Chipotle Corn Salsa (Copycat Recipe)

This copycat Chipotle corn salsa is quick, easy, and crazy delicious! Dive in with tortilla chips or use it to top burritos, tacos, salads, nachos, and more!

Copycat Chipotle Corn Salsa Recipe

Since our nearest Chipotle is a not-so-brisk 90 minute drive away, my burrito bowl loving husband and I have resorted to recreating our fresh-mex favorites at home. Their magical corn salsa is one of our go-tos and you are going to straight up freak when you realize how easy it is to make at home! Not only is it crazy simple and freakishly fast to make, but it’s beyond delicious!

My husband and I can easily devour the entire batch in a matter of minutes.

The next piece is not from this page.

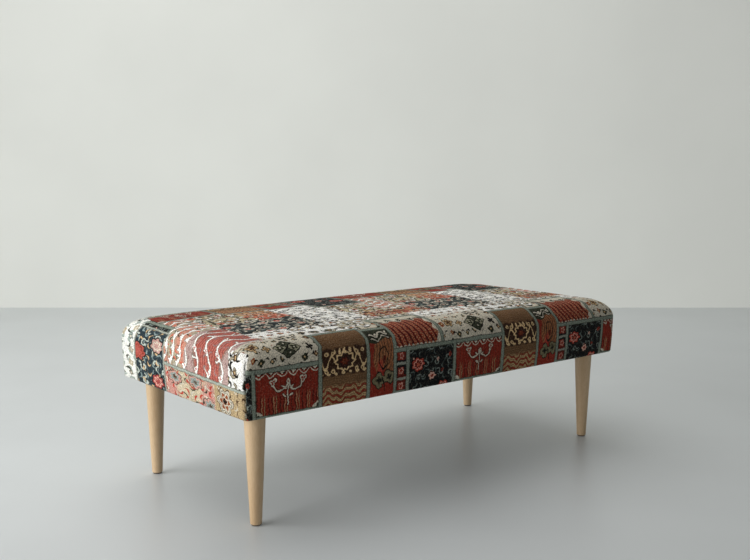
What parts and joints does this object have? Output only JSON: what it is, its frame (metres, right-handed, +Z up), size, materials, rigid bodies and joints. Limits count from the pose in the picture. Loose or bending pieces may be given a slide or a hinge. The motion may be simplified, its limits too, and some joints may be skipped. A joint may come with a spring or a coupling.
{
  "type": "upholstered bench ottoman",
  "caption": "Long low upholstered bench ottoman: patchwork fabric cover over a webbed timber box, on round tapered wooden legs.",
  "frame": {"origin": "on the floor, below the middle of the bench", "axes": "+Z up, +X along the length, +Y across the depth to the back"},
  "size_m": [1.2, 0.575, 0.3978],
  "materials": {
    "cover_fabric": "woven tapestry",
    "wadding": "loose polyester fibre",
    "foam": "open-cell foam",
    "hessian": "coarse plain weave",
    "webbing": "elastic woven strap",
    "frame_timber": "sawn and planed pine",
    "leg_wood": "satin clear varnish on pale wood",
    "fitting_steel": "zinc plated",
    "glide_plastic": "moulded brown",
    "dust_cloth": "thin non-woven"
  },
  "bodies": {
    "root": {"seat_cover": "cover_fabric", "seat_wadding": "wadding", "seat_foam": "foam", "hessian_sheet": "hessian", "webbing_long_1": "webbing", "webbing_long_2": "webbing", "webbing_long_3": "webbing", "webbing_long_4": "webbing", "webbing_cross_1": "webbing", "webbing_cross_2": "webbing", "webbing_cross_3": "webbing", "webbing_cross_4": "webbing", "webbing_cross_5": "webbing", "webbing_cross_6": "webbing", "webbing_cross_7": "webbing", "webbing_cross_8": "webbing", "webbing_cross_9": "webbing", "rail_front": "frame_timber", "rail_back": "frame_timber", "rail_left": "frame_timber", "rail_right": "frame_timber", "cross_rail_left": "frame_timber", "cross_rail_right": "frame_timber", "corner_block_front_left": "frame_timber", "corner_block_front_right": "frame_timber", "corner_block_back_left": "frame_timber", "corner_block_back_right": "frame_timber", "frame_dowels": "leg_wood", "corner_block_screws": "fitting_steel", "leg_plate_front_left": "fitting_steel", "leg_plate_front_right": "fitting_steel", "leg_plate_back_left": "fitting_steel", "leg_plate_back_right": "fitting_steel", "leg_plate_screws": "fitting_steel", "leg_bolt_front_left": "fitting_steel", "leg_bolt_front_right": "fitting_steel", "leg_bolt_back_left": "fitting_steel", "leg_bolt_back_right": "fitting_steel", "leg_front_left": "leg_wood", "leg_front_right": "leg_wood", "leg_back_left": "leg_wood", "leg_back_right": "leg_wood", "glide_front_left": "glide_plastic", "glide_front_right": "glide_plastic", "glide_back_left": "glide_plastic", "glide_back_right": "glide_plastic", "dust_cover": "dust_cloth", "dust_cover_staples": "fitting_steel"}
  },
  "joints": []
}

It’s SO good!

It’s also a great make-ahead option for those of you who like to meal prep.

Cue the corn-shaped confetti and jazz hands. WHOOO!

Chipotle Corn Salsa

This tasty Chipotle Corn Salsa is great right away and amazing the next day too! Ours never makes it past the third day though because we devour it all like a pair of crazed salsa addicts.

We’ve pretty much decided that all corn from here on out is destined to be used for this dish, my Spicy Southern Hot Corn and Cilantro Lime Edamame Salad from here on out. No more corn dishes need apply! We good!

Chipotle Corn Salsa

This Chipotle copycat rivals the restaurant! Feel free to double, triple, or quadruple as needed to share with family and friends!

Serve with tortilla chips for dipping or on top of burritos, tacos, salads, nachos, fajitas, and so. much. more. It’s great on everything!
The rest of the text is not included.